> _Aim of the task_:
Restate word for word the lines beginning at the one that contains "What three.js and" and ending at the one that contains "feet stand on."; include both and nothing else.

> _Provided information_:
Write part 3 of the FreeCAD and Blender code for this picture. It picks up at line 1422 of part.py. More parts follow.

---

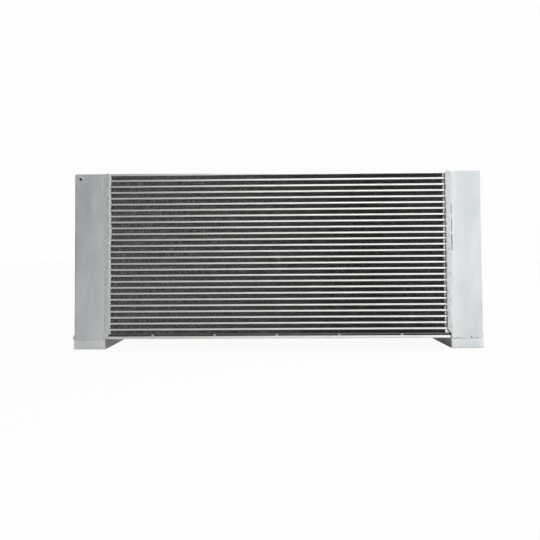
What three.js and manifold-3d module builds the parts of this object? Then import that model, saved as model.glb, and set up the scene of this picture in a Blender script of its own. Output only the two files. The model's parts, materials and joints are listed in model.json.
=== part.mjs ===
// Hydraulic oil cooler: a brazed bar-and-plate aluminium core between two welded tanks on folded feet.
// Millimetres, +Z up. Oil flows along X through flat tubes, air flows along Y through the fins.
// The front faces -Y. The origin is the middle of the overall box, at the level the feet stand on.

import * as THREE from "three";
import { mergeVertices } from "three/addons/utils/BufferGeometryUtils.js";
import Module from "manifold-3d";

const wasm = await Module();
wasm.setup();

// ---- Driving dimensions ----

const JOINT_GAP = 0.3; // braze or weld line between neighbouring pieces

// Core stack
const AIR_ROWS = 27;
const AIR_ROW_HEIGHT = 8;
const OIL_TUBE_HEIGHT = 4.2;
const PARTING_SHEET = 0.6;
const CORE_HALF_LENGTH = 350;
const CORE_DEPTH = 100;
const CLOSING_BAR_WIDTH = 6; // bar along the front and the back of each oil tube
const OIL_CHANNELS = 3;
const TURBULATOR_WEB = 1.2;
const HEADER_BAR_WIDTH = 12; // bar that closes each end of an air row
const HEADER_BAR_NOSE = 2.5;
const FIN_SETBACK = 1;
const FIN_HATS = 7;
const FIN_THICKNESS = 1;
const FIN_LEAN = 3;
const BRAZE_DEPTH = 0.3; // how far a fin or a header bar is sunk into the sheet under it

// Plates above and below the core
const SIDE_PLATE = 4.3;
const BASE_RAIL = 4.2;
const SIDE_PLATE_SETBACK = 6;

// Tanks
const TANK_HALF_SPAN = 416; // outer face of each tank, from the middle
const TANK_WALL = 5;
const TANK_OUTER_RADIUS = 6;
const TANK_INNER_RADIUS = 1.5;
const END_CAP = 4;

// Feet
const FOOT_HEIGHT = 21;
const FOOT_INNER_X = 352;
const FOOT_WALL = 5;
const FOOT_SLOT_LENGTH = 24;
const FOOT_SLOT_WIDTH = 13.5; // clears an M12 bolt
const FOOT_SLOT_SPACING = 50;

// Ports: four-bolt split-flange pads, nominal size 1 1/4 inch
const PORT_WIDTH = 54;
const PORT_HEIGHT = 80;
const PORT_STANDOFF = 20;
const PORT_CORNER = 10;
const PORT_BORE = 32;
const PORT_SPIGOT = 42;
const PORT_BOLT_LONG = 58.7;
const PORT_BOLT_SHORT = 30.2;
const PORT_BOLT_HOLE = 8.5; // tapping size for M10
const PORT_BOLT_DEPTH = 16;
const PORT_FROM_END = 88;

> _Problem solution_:
What three.js and manifold-3d module builds the parts of this object? Then import that model, saved as model.glb, and set up the scene of this picture in a Blender script of its own. Output only the two files. The model's parts, materials and joints are listed in model.json.
=== part.mjs ===
// Hydraulic oil cooler: a brazed bar-and-plate aluminium core between two welded tanks on folded feet.
// Millimetres, +Z up. Oil flows along X through flat tubes, air flows along Y through the fins.
// The front faces -Y. The origin is the middle of the overall box, at the level the feet stand on.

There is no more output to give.